# DATA BLOCK:
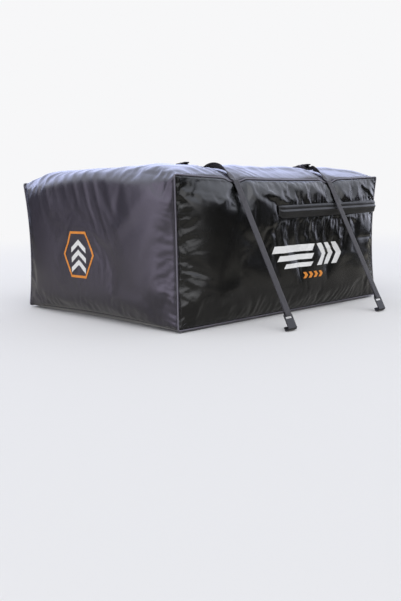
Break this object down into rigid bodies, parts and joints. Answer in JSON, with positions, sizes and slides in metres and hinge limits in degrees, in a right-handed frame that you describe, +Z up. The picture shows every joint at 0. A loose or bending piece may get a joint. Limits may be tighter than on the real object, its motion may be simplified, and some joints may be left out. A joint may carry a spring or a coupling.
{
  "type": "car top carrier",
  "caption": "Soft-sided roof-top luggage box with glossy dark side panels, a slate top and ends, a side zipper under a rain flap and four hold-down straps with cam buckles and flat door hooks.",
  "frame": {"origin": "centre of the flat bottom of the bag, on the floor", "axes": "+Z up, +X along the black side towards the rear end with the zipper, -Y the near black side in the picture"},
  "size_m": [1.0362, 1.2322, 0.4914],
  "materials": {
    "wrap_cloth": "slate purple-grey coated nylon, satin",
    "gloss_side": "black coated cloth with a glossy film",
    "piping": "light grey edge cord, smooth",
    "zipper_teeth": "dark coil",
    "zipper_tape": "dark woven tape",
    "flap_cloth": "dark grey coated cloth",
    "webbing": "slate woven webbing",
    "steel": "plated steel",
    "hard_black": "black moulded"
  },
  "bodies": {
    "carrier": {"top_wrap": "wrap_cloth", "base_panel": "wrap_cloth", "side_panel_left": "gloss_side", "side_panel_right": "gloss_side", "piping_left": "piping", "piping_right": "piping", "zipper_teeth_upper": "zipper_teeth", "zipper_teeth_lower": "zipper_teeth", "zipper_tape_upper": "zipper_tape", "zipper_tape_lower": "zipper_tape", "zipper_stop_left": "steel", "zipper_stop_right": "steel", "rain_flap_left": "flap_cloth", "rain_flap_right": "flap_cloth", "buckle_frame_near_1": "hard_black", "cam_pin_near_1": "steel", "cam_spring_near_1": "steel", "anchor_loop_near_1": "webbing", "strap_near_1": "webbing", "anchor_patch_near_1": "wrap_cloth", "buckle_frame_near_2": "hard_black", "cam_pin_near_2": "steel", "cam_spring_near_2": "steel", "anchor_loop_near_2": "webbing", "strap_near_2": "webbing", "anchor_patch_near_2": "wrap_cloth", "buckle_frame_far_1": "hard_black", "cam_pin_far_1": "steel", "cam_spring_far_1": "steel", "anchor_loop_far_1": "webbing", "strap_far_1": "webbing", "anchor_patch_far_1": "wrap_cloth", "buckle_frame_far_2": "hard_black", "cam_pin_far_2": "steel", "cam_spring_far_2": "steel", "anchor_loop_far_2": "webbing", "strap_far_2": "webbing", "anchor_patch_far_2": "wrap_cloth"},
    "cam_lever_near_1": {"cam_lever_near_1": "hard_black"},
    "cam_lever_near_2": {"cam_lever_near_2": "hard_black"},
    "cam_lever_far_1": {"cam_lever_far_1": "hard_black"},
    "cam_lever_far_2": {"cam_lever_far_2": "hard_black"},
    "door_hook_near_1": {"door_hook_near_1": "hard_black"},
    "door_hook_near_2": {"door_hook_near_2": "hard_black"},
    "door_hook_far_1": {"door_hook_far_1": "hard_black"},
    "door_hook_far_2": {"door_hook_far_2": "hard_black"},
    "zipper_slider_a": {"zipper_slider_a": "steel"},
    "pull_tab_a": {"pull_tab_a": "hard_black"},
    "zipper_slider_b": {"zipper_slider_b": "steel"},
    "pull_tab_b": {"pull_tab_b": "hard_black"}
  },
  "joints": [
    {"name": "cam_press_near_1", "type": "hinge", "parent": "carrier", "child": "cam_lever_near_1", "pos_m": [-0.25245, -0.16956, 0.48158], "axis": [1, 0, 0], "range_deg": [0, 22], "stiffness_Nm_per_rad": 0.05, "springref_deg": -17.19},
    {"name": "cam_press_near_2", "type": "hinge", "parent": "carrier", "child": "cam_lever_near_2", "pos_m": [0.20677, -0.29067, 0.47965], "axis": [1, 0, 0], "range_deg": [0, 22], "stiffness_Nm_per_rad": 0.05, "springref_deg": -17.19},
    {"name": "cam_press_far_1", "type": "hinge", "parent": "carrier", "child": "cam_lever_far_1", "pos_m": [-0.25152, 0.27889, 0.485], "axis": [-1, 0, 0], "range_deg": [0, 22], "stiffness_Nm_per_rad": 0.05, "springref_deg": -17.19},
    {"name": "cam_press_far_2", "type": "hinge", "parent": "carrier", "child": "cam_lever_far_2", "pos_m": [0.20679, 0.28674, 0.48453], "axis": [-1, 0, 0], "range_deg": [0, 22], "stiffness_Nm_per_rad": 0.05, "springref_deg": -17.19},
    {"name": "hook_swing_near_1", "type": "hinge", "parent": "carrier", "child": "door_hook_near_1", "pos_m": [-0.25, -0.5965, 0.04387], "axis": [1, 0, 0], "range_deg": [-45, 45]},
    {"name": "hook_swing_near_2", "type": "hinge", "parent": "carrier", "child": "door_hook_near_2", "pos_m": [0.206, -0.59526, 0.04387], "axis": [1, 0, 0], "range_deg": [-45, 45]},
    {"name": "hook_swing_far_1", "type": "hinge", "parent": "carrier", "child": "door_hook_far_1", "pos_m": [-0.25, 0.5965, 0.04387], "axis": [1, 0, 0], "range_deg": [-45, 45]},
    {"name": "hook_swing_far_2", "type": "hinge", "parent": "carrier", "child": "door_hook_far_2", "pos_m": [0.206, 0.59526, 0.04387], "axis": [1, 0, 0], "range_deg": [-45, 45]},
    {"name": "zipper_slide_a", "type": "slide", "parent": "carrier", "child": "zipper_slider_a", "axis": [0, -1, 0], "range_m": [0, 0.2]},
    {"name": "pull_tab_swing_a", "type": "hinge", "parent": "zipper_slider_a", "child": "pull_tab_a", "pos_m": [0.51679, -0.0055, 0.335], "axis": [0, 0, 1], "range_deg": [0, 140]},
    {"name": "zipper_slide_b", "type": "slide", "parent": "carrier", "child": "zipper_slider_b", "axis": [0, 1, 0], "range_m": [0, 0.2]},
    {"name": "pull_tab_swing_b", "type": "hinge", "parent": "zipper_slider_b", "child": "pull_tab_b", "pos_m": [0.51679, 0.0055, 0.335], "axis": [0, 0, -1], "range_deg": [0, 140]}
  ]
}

# EXERCISE:
Repeat the data exactly. Leave nothing out.

# CORRECT RESULT:
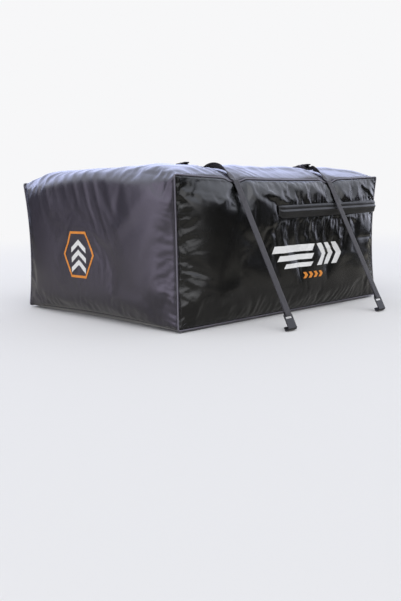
Break this object down into rigid bodies, parts and joints. Answer in JSON, with positions, sizes and slides in metres and hinge limits in degrees, in a right-handed frame that you describe, +Z up. The picture shows every joint at 0. A loose or bending piece may get a joint. Limits may be tighter than on the real object, its motion may be simplified, and some joints may be left out. A joint may carry a spring or a coupling.
{
  "type": "car top carrier",
  "caption": "Soft-sided roof-top luggage box with glossy dark side panels, a slate top and ends, a side zipper under a rain flap and four hold-down straps with cam buckles and flat door hooks.",
  "frame": {"origin": "centre of the flat bottom of the bag, on the floor", "axes": "+Z up, +X along the black side towards the rear end with the zipper, -Y the near black side in the picture"},
  "size_m": [1.0362, 1.2322, 0.4914],
  "materials": {
    "wrap_cloth": "slate purple-grey coated nylon, satin",
    "gloss_side": "black coated cloth with a glossy film",
    "piping": "light grey edge cord, smooth",
    "zipper_teeth": "dark coil",
    "zipper_tape": "dark woven tape",
    "flap_cloth": "dark grey coated cloth",
    "webbing": "slate woven webbing",
    "steel": "plated steel",
    "hard_black": "black moulded"
  },
  "bodies": {
    "carrier": {"top_wrap": "wrap_cloth", "base_panel": "wrap_cloth", "side_panel_left": "gloss_side", "side_panel_right": "gloss_side", "piping_left": "piping", "piping_right": "piping", "zipper_teeth_upper": "zipper_teeth", "zipper_teeth_lower": "zipper_teeth", "zipper_tape_upper": "zipper_tape", "zipper_tape_lower": "zipper_tape", "zipper_stop_left": "steel", "zipper_stop_right": "steel", "rain_flap_left": "flap_cloth", "rain_flap_right": "flap_cloth", "buckle_frame_near_1": "hard_black", "cam_pin_near_1": "steel", "cam_spring_near_1": "steel", "anchor_loop_near_1": "webbing", "strap_near_1": "webbing", "anchor_patch_near_1": "wrap_cloth", "buckle_frame_near_2": "hard_black", "cam_pin_near_2": "steel", "cam_spring_near_2": "steel", "anchor_loop_near_2": "webbing", "strap_near_2": "webbing", "anchor_patch_near_2": "wrap_cloth", "buckle_frame_far_1": "hard_black", "cam_pin_far_1": "steel", "cam_spring_far_1": "steel", "anchor_loop_far_1": "webbing", "strap_far_1": "webbing", "anchor_patch_far_1": "wrap_cloth", "buckle_frame_far_2": "hard_black", "cam_pin_far_2": "steel", "cam_spring_far_2": "steel", "anchor_loop_far_2": "webbing", "strap_far_2": "webbing", "anchor_patch_far_2": "wrap_cloth"},
    "cam_lever_near_1": {"cam_lever_near_1": "hard_black"},
    "cam_lever_near_2": {"cam_lever_near_2": "hard_black"},
    "cam_lever_far_1": {"cam_lever_far_1": "hard_black"},
    "cam_lever_far_2": {"cam_lever_far_2": "hard_black"},
    "door_hook_near_1": {"door_hook_near_1": "hard_black"},
    "door_hook_near_2": {"door_hook_near_2": "hard_black"},
    "door_hook_far_1": {"door_hook_far_1": "hard_black"},
    "door_hook_far_2": {"door_hook_far_2": "hard_black"},
    "zipper_slider_a": {"zipper_slider_a": "steel"},
    "pull_tab_a": {"pull_tab_a": "hard_black"},
    "zipper_slider_b": {"zipper_slider_b": "steel"},
    "pull_tab_b": {"pull_tab_b": "hard_black"}
  },
  "joints": [
    {"name": "cam_press_near_1", "type": "hinge", "parent": "carrier", "child": "cam_lever_near_1", "pos_m": [-0.25245, -0.16956, 0.48158], "axis": [1, 0, 0], "range_deg": [0, 22], "stiffness_Nm_per_rad": 0.05, "springref_deg": -17.19},
    {"name": "cam_press_near_2", "type": "hinge", "parent": "carrier", "child": "cam_lever_near_2", "pos_m": [0.20677, -0.29067, 0.47965], "axis": [1, 0, 0], "range_deg": [0, 22], "stiffness_Nm_per_rad": 0.05, "springref_deg": -17.19},
    {"name": "cam_press_far_1", "type": "hinge", "parent": "carrier", "child": "cam_lever_far_1", "pos_m": [-0.25152, 0.27889, 0.485], "axis": [-1, 0, 0], "range_deg": [0, 22], "stiffness_Nm_per_rad": 0.05, "springref_deg": -17.19},
    {"name": "cam_press_far_2", "type": "hinge", "parent": "carrier", "child": "cam_lever_far_2", "pos_m": [0.20679, 0.28674, 0.48453], "axis": [-1, 0, 0], "range_deg": [0, 22], "stiffness_Nm_per_rad": 0.05, "springref_deg": -17.19},
    {"name": "hook_swing_near_1", "type": "hinge", "parent": "carrier", "child": "door_hook_near_1", "pos_m": [-0.25, -0.5965, 0.04387], "axis": [1, 0, 0], "range_deg": [-45, 45]},
    {"name": "hook_swing_near_2", "type": "hinge", "parent": "carrier", "child": "door_hook_near_2", "pos_m": [0.206, -0.59526, 0.04387], "axis": [1, 0, 0], "range_deg": [-45, 45]},
    {"name": "hook_swing_far_1", "type": "hinge", "parent": "carrier", "child": "door_hook_far_1", "pos_m": [-0.25, 0.5965, 0.04387], "axis": [1, 0, 0], "range_deg": [-45, 45]},
    {"name": "hook_swing_far_2", "type": "hinge", "parent": "carrier", "child": "door_hook_far_2", "pos_m": [0.206, 0.59526, 0.04387], "axis": [1, 0, 0], "range_deg": [-45, 45]},
    {"name": "zipper_slide_a", "type": "slide", "parent": "carrier", "child": "zipper_slider_a", "axis": [0, -1, 0], "range_m": [0, 0.2]},
    {"name": "pull_tab_swing_a", "type": "hinge", "parent": "zipper_slider_a", "child": "pull_tab_a", "pos_m": [0.51679, -0.0055, 0.335], "axis": [0, 0, 1], "range_deg": [0, 140]},
    {"name": "zipper_slide_b", "type": "slide", "parent": "carrier", "child": "zipper_slider_b", "axis": [0, 1, 0], "range_m": [0, 0.2]},
    {"name": "pull_tab_swing_b", "type": "hinge", "parent": "zipper_slider_b", "child": "pull_tab_b", "pos_m": [0.51679, 0.0055, 0.335], "axis": [0, 0, -1], "range_deg": [0, 140]}
  ]
}